If you think it will take a month then after 30 days you’ll have people asking ‘where is my widget’ and dealing with them will slow you down even more. Say 3 months, try for a month and when you deliver after 6 weeks everyone is happy…

If you think your widget will cost $8 to make so you can sell it for $10 then think again. If it ends up costing $10.05 you’re screwed. If you expect to sell 100 and sell 10,000 you’re even more screwed. You may as well not have run the campaign. So, make your widget $30. Now if everything goes wrong and your costs triple (which means you’re really bad at this :p) then you still have a $6 buffer.

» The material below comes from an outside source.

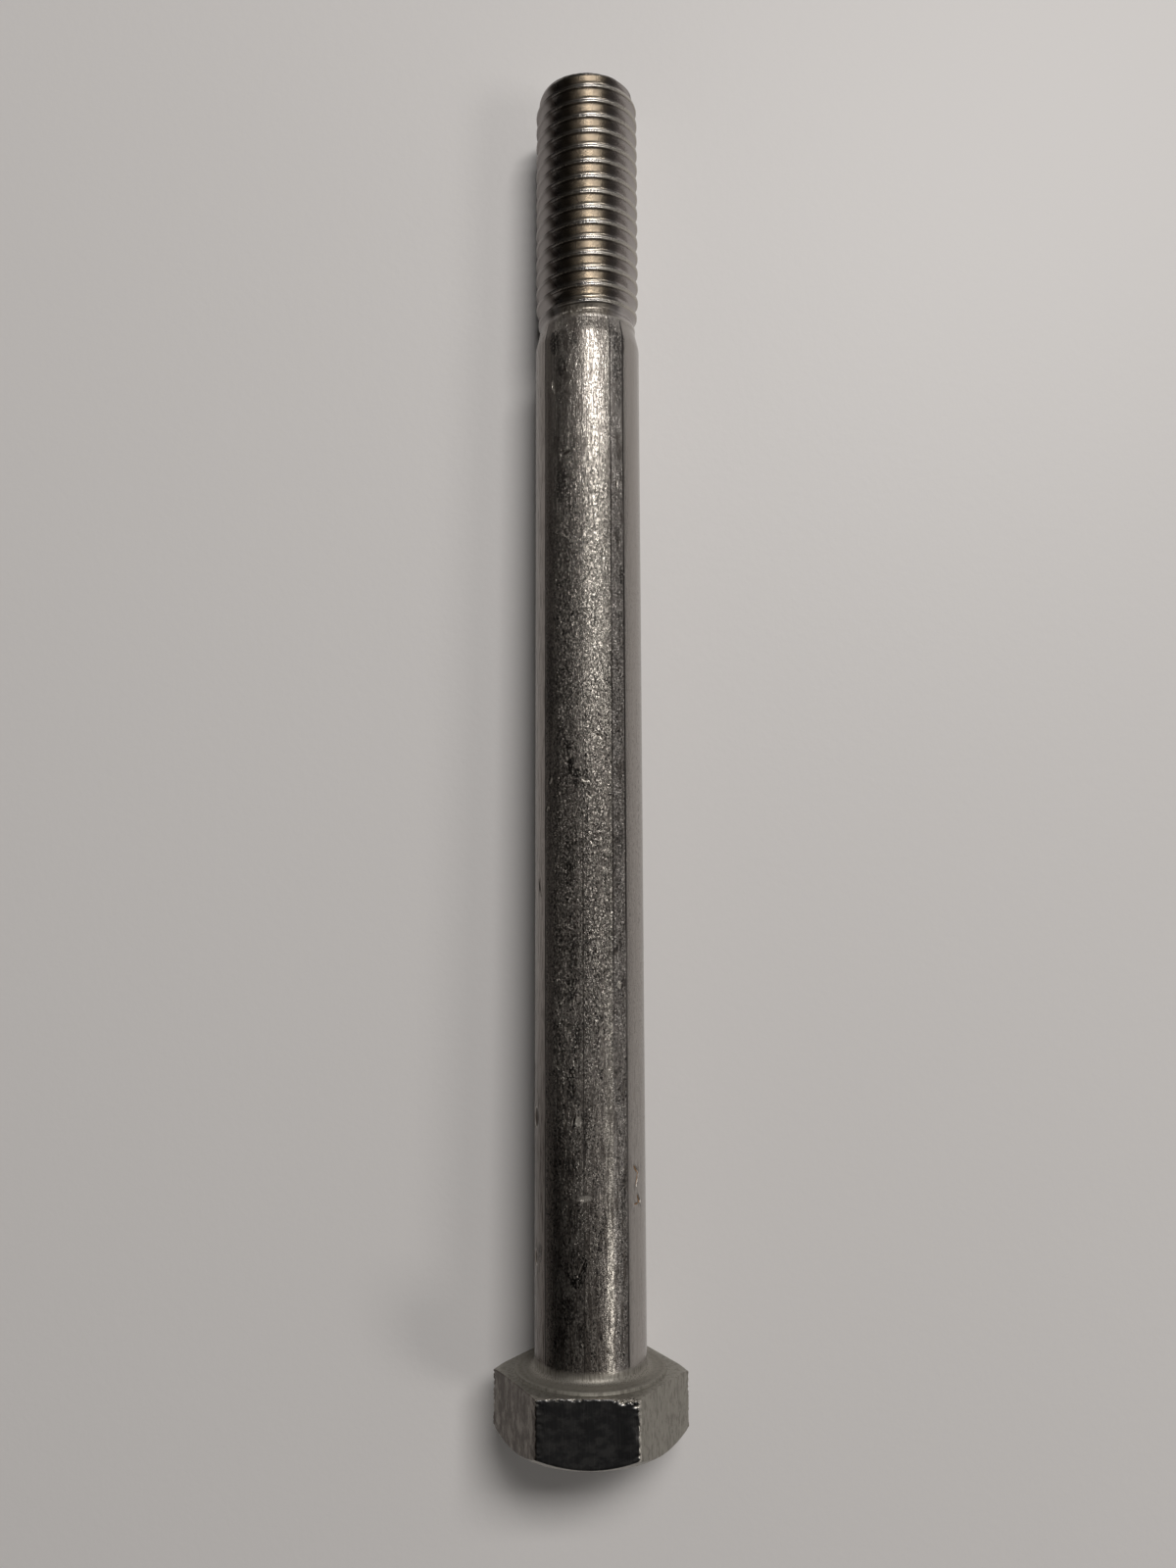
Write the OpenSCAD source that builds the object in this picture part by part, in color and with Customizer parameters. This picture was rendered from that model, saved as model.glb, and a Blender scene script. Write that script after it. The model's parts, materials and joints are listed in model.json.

Now you think ‘they’re not worth $30’… if your idea is so bad that someone’s not willing to pay triple what its could then maybe it’s not a very good idea. Your total sales will suffer, so you might only sell 3,000 but do the Math. 10,000 at $10 earns you $20k profit, but 3,000 at $30 earns you $72,000 and you’ve cut your customer support to a third of what it was.

Completing the project is all that matters, so when you’re done you sell the widget for $20 to 3,000 people who didn’t want to pay $30 and later sell 4,000 more to the people that would only have paid $10. Plus you’re now guaranteed to deliver, the product is out and available, it’s not a $10-20 gamble as to whether you can really deliver.

Don’t run a Kickstarter for fun or ‘get my idea out there’. Run it strictly for cold profit, otherwise you’re wasting your time and other people’s money.

The Curse of the stretch-goal
When you’ve hit your initial funding goal it seems people go crazy at the money they’re about to get and start spouting stretch-goals like a fountain. Feature creep can be deadly to a project. The most important thing is to fulfil the original promise, not ruin it with features no one wants. If you decide ‘we’ll add this feature, it’s probably cheap and quick’ without being 100% sure it is you could derail your hole project. It’s far better to promise to add on something once the original project is done than say you’ll do it at the same time. Again, virtual ‘rewards’ are far better and cost nothing.

Our solution is to talk about Vision Goals.

Patents and Prototypes
So your amazing idea hits you in the middle of the night, it’s going to change everything! You start making prototypes, printing samples, you hire a patent lawyer and mortgage your house….. stop!! You now need to run a massive campaign for moulds and machines… don’t spend 12 months and thousands of dollars developing something to launch on Kickstarter, just launch it on Kickstarter. Show your models and mock-ups in a quick $2,000 campaign offering the prototype samples as rewards. Get the first lot of backer to pay to develop the idea. If no one is interested then you’ve just saved your mortgage and 12 months of your life. You might gain some insight as to why your idea was fundamentally flawed to start with and tweak it into a success. Better to accept failure quickly than waste your life on the assumption everyone will love your idea.

Start early
Make your basic campaign with a couple of pictures, some rewards and a good description and submit it for approval early. It takes a few days and you can edit it afterwards anyway. Don’t waste time crafting a perfect campaign only to get rejected for some weird KS rule. You can always appeal if rejected.

Back some campaigns
Someone might waltz into your project page with $10,000 to spend but find that since you’ve never backed a project they might not think you’re interested in the Kickstarter philosphy, just yourself. So back some projects if you expect people to back yours.

Pay it forward
This tip is slightly sneaky but you need to use what you can to get the project going. Kicking It Forward started a couple of years ago and is a great idea. People that get their projects funded with put 5% into other projects. So a couple of months before your campaign goes live head over and back some projects. Now when they’re funded and ready to kick it forward themselves they might see your campaign on the same page and kick some of your funds right back to you. Not the whole 5% of course but if someone likes your idea to the tune of $200…. winner!